By visiting both Sentinel Dome and Taft Point in a single loop, you combine the sights from two shorter out-and-back trips with an incredibly scenic connector trail that runs along the rim of Yosemite Valley. From the summit of Sentinel Dome with its views of Half Dome, and a 360 panorama of the Sierra Nevada, to the scenic fissures and dizzying drops at Taft Point, there is lot to see on this loop.

The loop is roughly 5.5 miles (8.9 km) with just over 1000 ft (305 m) of elevation gain/loss. You can also break this into two trips – each about 2.2 miles (3.5 km) round-trip from the trailhead to each destination separately.

Note: The Glacier Point Road is closed for the 2022 season, and these trails are only accessible with a much longer hike from the Valley Floor.

Four Mile Trail

View from the Four Mile Trail in Yosemite

You’ll come across many scenic vantage points on the way to Glacier Point when you hike the Four Mile Trail. This view has the flat face of Sentinel Rock on the left and El Capitan in the distance on the right.

You might think, given the trail’s name, that you’d be in for a 4 mile long hike, and you’d be almost right. The Four Mile Trail is 4.8 miles (7.7 km) long one way, and climbs from the valley floor near the base of Sentinel Rock to Glacier Point Road – an elevation gain of 3,200 ft (975 m).

May Lake Trail and Mount Hoffmann

May Lake and Mount Hoffmann

This scene tempts many Yosemite hikers. May Lake with Mount Hoffmann towering above.

Follow the May Lake Trail through Yosemite’s high-country scenery to a clear alpine lake set at the base of Mount Hoffmann. At only 2.4 miles (3.9 km) round-trip to May Lake this is a relatively gentle introduction to Yosemite’s high country.

For those looking for a bigger challenge, an unofficial trail leads to the summit of Mount Hoffmann with views that look out from roughly the geological center of Yosemite National Park.

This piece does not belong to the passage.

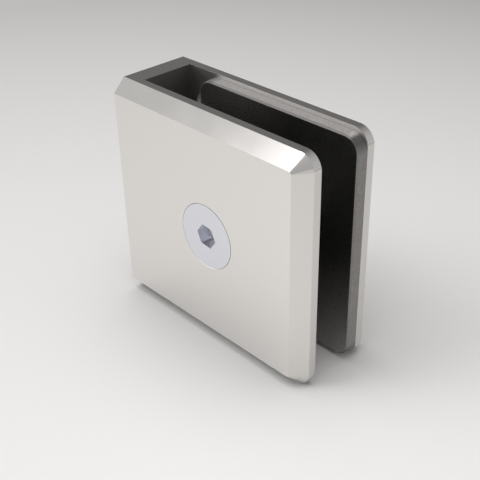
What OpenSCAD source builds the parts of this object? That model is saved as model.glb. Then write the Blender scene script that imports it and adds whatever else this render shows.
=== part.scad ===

If you want to climb Mount Hoffmann as well, prepare for a total of 6 miles (9.6 km) round trip and 2000 feet (600 m) of elevation gain.

Bridalveil Fall Trail

The Bridalveil Fall Trail is one of the most popular easy hikes in Yosemite Valley. It’s just a short walk to stand beneath a Yosemite waterfall that runs year-round. When the water flows are at their highest in spring, prepared to be drenched by the spray from Bridalveil Fall – some people bring rain gear.

Note: The parking area and trail are currently being rehabilitated, and are expected to re-open to the public in 2023 with improved restrooms and overall visitor experience.